A new national survey developed by PR giant Burson-Marsteller, conducted by research firm PSB, sheds light on Americans’ views about the current state of the economy (with a focus on manufacturing) and their expectations for the future.

According to the firm’s new report, Making It in America: The View from America, only 42 percent of Americans with a high school education or less say they have the right skills to succeed in the 21st century, while 71 percent with a college education or more say they do. When asked what emotion best describes their feeling about the future of the U.S. economy, Americans with high school or less are 25 percent less likely to say they are optimistic than those with a college education or more. And they are 50 percent more likely to feel scared about the future of the U.S. economy than those with a college education or more.

New Burson report: How education impacts Americans’ future worldviews

Education level also plays an important role in how Americans feel about the future of the U.S. economy. Thirty-eight percent of Americans with a college education or more think the American economy is headed in the right direction, compared to 30 percent of those with a high school education or less. When it comes to job security and the role of automation, only 14 percent of Americans with a college education or more say a machine could replace their job in five years, versus 30 percent with a high school education or less.

New Burson report: How education impacts Americans’ future worldviews

However, most Americans are in agreement that business and government should work together in strengthening the economy. Fifty-seven percent of Americans say the government should play a major role in strengthening the economy and 86 percent support tax credits for companies that pay for workers to train in other, more modern work skills. Sixty-one percent say the government should promote job training and education programs for displaced workers to address loss of jobs to automation and machine intelligence. Twenty-two percent say the government should enact policies to protect those jobs and 10 percent support an increase in corporate taxes to fund programs for displaced workers.

Other key findings:

Education level matters when it comes to Americans’ outlook on tech

Fifty-five percent of Americans with a college education or more say technology will make overall employment better five years from now versus 45 percent with a high school education or less. Sixty-five percent with college or more and 55 percent with high school or less say technology will make job satisfaction better five years from now. In addition, 57 percent of Americans with college or more and 49 percent with high school or less say technology will make wages/salaries better five years from now.

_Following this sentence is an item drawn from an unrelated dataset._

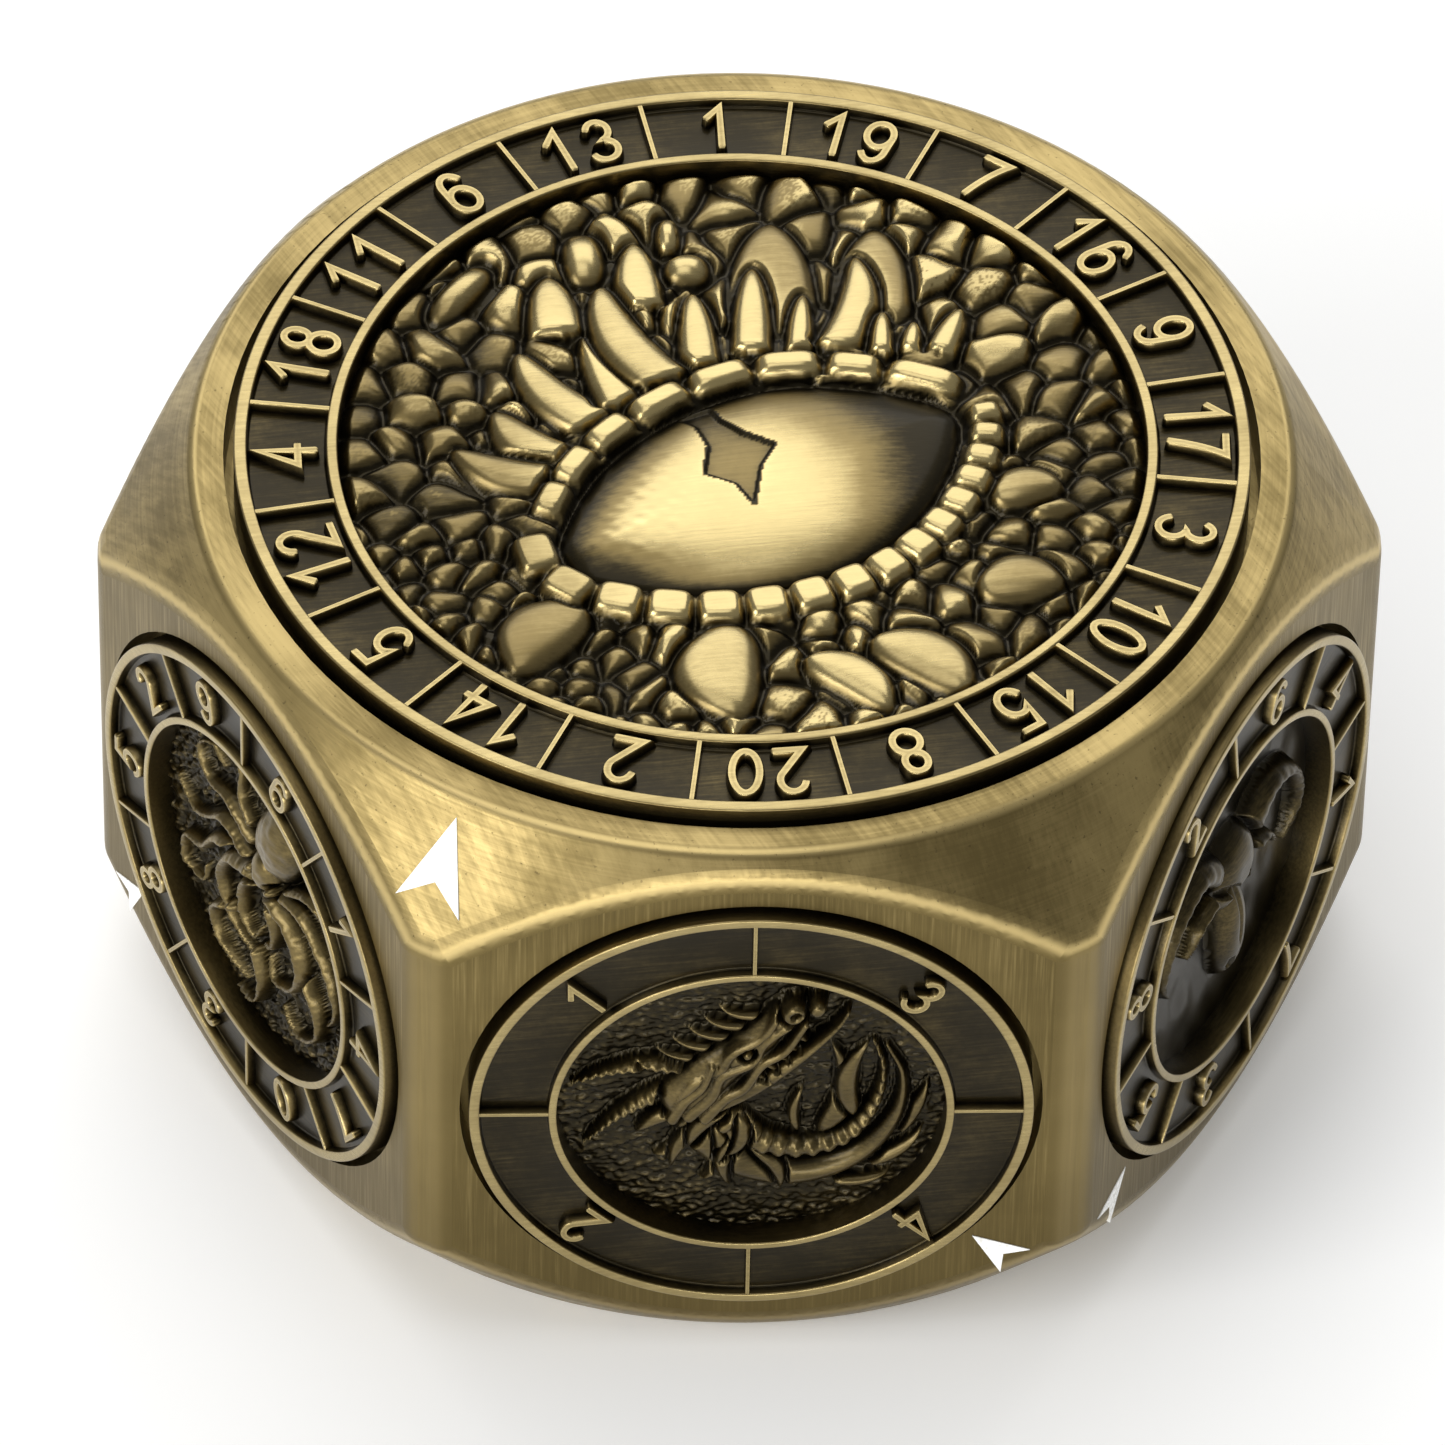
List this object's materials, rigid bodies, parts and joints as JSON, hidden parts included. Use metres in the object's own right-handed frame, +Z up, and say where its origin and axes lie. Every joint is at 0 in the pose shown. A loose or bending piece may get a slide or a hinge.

New Burson report: How education impacts Americans’ future worldviews

More educated Americans affiliate more closely with business leaders

Fifty-two percent of business leaders believe the high-tech industry is most likely to create jobs in the U.S. in the next five years compared to 48 percent with a college education or more and 37 percent with a high school education or less. Fifty-eight percent of business leaders say spending more on infrastructure is the public policy action that will most support job creation in the U.S. compared to 31 percent with college or more and just 15 percent for those with high school or less. Furthermore, Americans with college or more are nearly twice as likely as those with high school or less to agree with business leaders (34 percent) that reading comprehension and critical thinking are most important for success, at 23 percent and 13 percent, respectively.

The 2016 presidential election was driven by economic divide

CNN exit poll findings show that in key election states including Michigan, Pennsylvania and Wisconsin, Americans with a college education or more voted for former Secretary of State Hillary Clinton while those with a high school education or less voted for Donald Trump. In Michigan, 49 percent of those with high school or less voted for Trump while 51 percent of those with college or more voted for Clinton. In Pennsylvania, 56 percent of those with high school or less voted for Trump and 51 percent of those with college or more voted for Clinton. In Wisconsin, 54 percent of those with high school or less voted for Trump versus 56 percent of those with college or more who voted for Clinton. This was not the case in Ohio, where 52 percent of those with high school or less voted for Trump while 42 percent of those with college or more voted for Clinton.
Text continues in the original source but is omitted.